▶ _TASK GOAL_:
Output, please, exactly those lines of the listing that come before the line with "look.ramp(shade, *cool), look.ramp(shade, *warm))", along with that line itself.

▶ _COLLECTED DATA_:
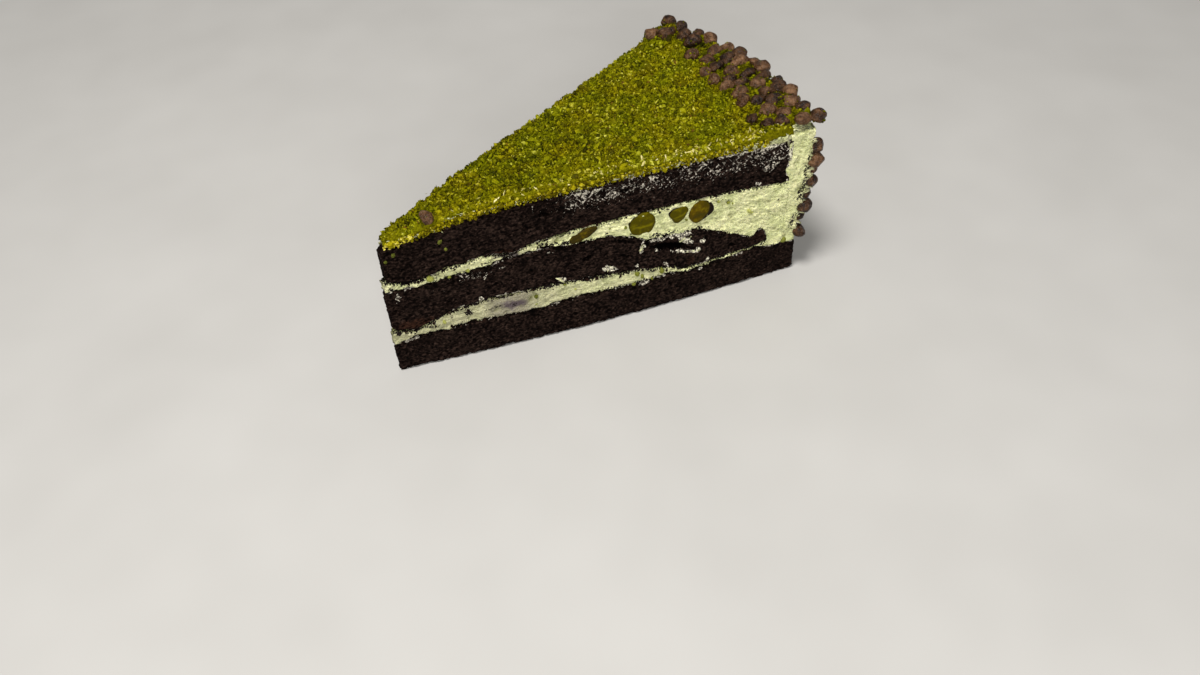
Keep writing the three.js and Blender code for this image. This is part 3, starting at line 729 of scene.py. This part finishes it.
def cream_look():
    """Cream dragged by the knife, stained and dusted with crumb in places."""
    look = Look("pistachio_cream", 0.6, 0.15, Subsurface_Weight=0.1, Subsurface_Scale=0.4 * MM,
                Subsurface_Radius=(1.0, 0.9, 0.45))
    dragged = look.noise(0.65 * MM, 3, 0.6, look.stretched(1.9, 1, 0.8, -HALF_ANGLE, math.radians(15)))
    fine = look.noise(0.45 * MM, 2, 0.5)
    dust = look.plus(look.value("crumbs"), look.spread(fine, 0.36, 0.62))
    colour = look.coated(
        CREAM_PALE,
        (look.spread(look.noise(4.5 * MM, 3), 0.38, 0.66), CREAM_GREEN),
        (look.times(look.spread(dragged, 0.51, 0.35), 0.6), CREAM_SHADE),
        (look.value("thin"), CREAM_THIN),
        # Painted shade in the sunk places of the cream.
        (look.value("pit_shade"), CREAM_SHADE),
        (look.value("stain"), CREAM_STAIN),
        (look.spread(dust, 1.0, 1.12), SPONGE_MID),
    )
    return look.finish(colour, look.plus(dragged, fine), 0.9 * MM)


def nut_colour(look, shade, cool, warm):
    """From the cool colours, or in large soft patches from the warm ones."""
    patch = look.spread(look.noise(7 * MM, 3, 0.6), 0.40, 0.64)
    return look.mix(patch, look.ramp(shade, *cool), look.ramp(shade, *warm))


def nut_bed_look():
    look = Look("pistachio_bed", 0.9, 0.02)
    grain = look.noise(0.6 * MM, 4, 0.7)
    colour = nut_colour(look, look.spread(grain, 0.34, 0.80), NUT_LEAF, NUT_WARM)
    colour = look.mix(look.times(look.value("edge"), grain), colour, NUT_BRIGHT)
    return look.finish(colour, grain, 0.6 * MM)


def nut_look(name, cool, warm):
    """Loose grains: tint, which each of them has one of, says how light it is."""
    look = Look(name, 0.6, 0.03)
    grain = look.noise(0.32 * MM, 3)
    shade = look.plus(look.value("tint"), look.times(look.math("SUBTRACT", grain, 0.5), 0.9))
    return look.finish(nut_colour(look, shade, cool, warm), grain, 0.12 * MM, 0.6)


def kernel_look():
    look = Look("pistachio_kernel", 0.4, 0.03)
    mottle = look.noise(2 * MM, 4, 0.6)
    fine = look.noise(0.4 * MM, 3)
    colour = look.coated(
        KERNEL_GREEN,
        (look.times(look.value("brown"), look.spread(mottle, 0.30, 0.55)), KERNEL_AMBER),
        (look.spread(mottle, 0.52, 0.85), KERNEL_LIGHT),
        (look.value("seam"), KERNEL_LIGHT),
        (look.times(look.value("dull"), look.spread(mottle, 0.72, 0.42)), KERNEL_DULL),
        (look.value("skin"), KERNEL_SKIN),
    )
    return look.finish(colour, look.plus(fine, mottle), 0.25 * MM, 0.5)


def chocolate_look():
    look = Look("chocolate", 0.3, 0.22)
    tone = look.noise(1.8 * MM, 4, 0.65)
    ridges = look.noise(0.7 * MM, 3, 0.6, look.stretched(1, 2.4, 1))
    shade = look.plus(look.times(tone, 0.8), look.times(look.value("tint"), 0.2))
    colour = look.ramp(shade, (0.36, CHOCOLATE_DARK), (0.52, CHOCOLATE_MID), (0.72, CHOCOLATE_LIGHT))
    return look.finish(colour, look.plus(tone, ridges), 0.75 * MM)


# ---- layers ----
def sponge_relief(seed):
    """Crumb torn open by the knife: packed granules with small and large holes among them."""
    def relief(p, depth, side):
        crumbs = 0.42 * granules(p, 1.5 * MM, seed) + 0.34 * granules(p, 0.8 * MM, seed + 3)
        rough = 0.45 * fractal(p, 3 * MM, 4, seed + 6) + 0.5 * (side == 0) * fractal(p, 4 * MM, 3, seed + 7)
        small = 0.6 * smooth(1 - bubbles(p, 2.4 * MM, seed + 9) / 0.3)
        large = 0.9 * smooth(1 - bubbles(p * (1, 1, 1.6), 6 * MM, seed + 17) / 0.2)
        rounded = 0.5 * smooth(1 - depth / (0.9 * MM))
        return (crumbs + rough - small - large - rounded - 0.5) * MM
    return relief


def torn_relief(seed):
    """As before, with the splits where the crumb has torn on the near cut."""
    whole = sponge_relief(seed)

    def relief(p, depth, side):
        ragged = 0.5 * fractal(p, 2.4 * MM, 3, 71)
        hole = np.zeros(len(p))
        for *oval, deep in TEARS:
            u, v = in_oval(along_near_cut(p), p[:, 2], *oval)
            hole = np.maximum(hole, deep * MM * smooth((1.15 - np.hypot(u, v + ragged)) / 0.5))
        return whole(p, depth, side) - np.where(side == -1, hole, 0)
    return relief


def cream_relief(seed, proud=0.1, grain=0.6, upright=False, broken=()):
    """Cream stands a little proud, in fine lines where the knife dragged it, and tucks under at its edges.

    broken lists stretches of the near cut, from and to, where it stops short, and by how much.
    """
    stretch = (0.8, 0.8, 0.35) if upright else (0.5, 0.5, 1)

    def relief(p, depth, side):
        lines = fractal(p * stretch, 1.2 * MM, 3, seed)
        lumps = fractal(p, 3.4 * MM, 3, seed + 5)
        pits = smooth(1 - bubbles(p, 1.7 * MM, seed + 41) / 0.3)
        holes = smooth(1 - bubbles(p, 6 * MM, seed + 23) / 0.11)
        ragged = fractal(p * (1.2, 1.2, 0.7), 1.8 * MM, 4, seed + 11)
        edge = smooth(0.5 + (0.8 * MM * ragged - depth) / (0.5 * MM))
        a = along_near_cut(p) / MM
        sunk = 0
        for start, end, short in broken:
            short = short + 0.8 * fractal(p, 1.5 * MM, 3, seed + 31)
            sunk = sunk + short * smooth((a - start) / 2) * smooth((end - a) / 2) * (side == -1)
        sunk = sunk + 0.5 * (side == 2)
        return (proud + grain * lines + 0.25 * lumps - 0.3 * pits - 0.5 * holes - 1.1 * edge - sunk) * MM
    return relief


def uneven(x, y, size, seed):
    return fractal(flat(x, y), size, 3, seed)


def laid(name):
    return lambda x, y: bed(name, x, y)


def ended(which):
    """The middle sponge's foot (0) or top (1)."""
    return lambda x, y: round_end(x, y)[which]


def rough(surface, seed, by=0.0, height=0.6 * MM, size=2.4 * MM):
    """A surface moved up by so much and made uneven."""
    return lambda x, y: surface(x, y) + by + height * uneven(x, y, size, seed)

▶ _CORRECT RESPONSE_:
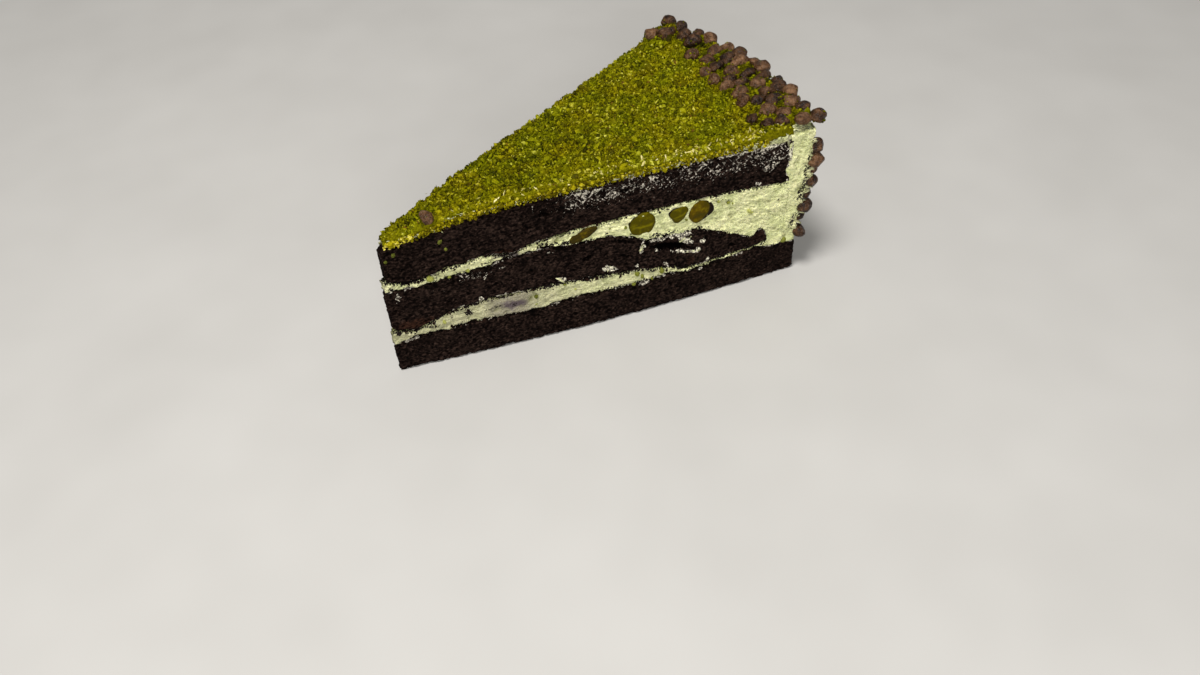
Keep writing the three.js and Blender code for this image. This is part 3, starting at line 729 of scene.py. This part finishes it.
def cream_look():
    """Cream dragged by the knife, stained and dusted with crumb in places."""
    look = Look("pistachio_cream", 0.6, 0.15, Subsurface_Weight=0.1, Subsurface_Scale=0.4 * MM,
                Subsurface_Radius=(1.0, 0.9, 0.45))
    dragged = look.noise(0.65 * MM, 3, 0.6, look.stretched(1.9, 1, 0.8, -HALF_ANGLE, math.radians(15)))
    fine = look.noise(0.45 * MM, 2, 0.5)
    dust = look.plus(look.value("crumbs"), look.spread(fine, 0.36, 0.62))
    colour = look.coated(
        CREAM_PALE,
        (look.spread(look.noise(4.5 * MM, 3), 0.38, 0.66), CREAM_GREEN),
        (look.times(look.spread(dragged, 0.51, 0.35), 0.6), CREAM_SHADE),
        (look.value("thin"), CREAM_THIN),
        # Painted shade in the sunk places of the cream.
        (look.value("pit_shade"), CREAM_SHADE),
        (look.value("stain"), CREAM_STAIN),
        (look.spread(dust, 1.0, 1.12), SPONGE_MID),
    )
    return look.finish(colour, look.plus(dragged, fine), 0.9 * MM)


def nut_colour(look, shade, cool, warm):
    """From the cool colours, or in large soft patches from the warm ones."""
    patch = look.spread(look.noise(7 * MM, 3, 0.6), 0.40, 0.64)
    return look.mix(patch, look.ramp(shade, *cool), look.ramp(shade, *warm))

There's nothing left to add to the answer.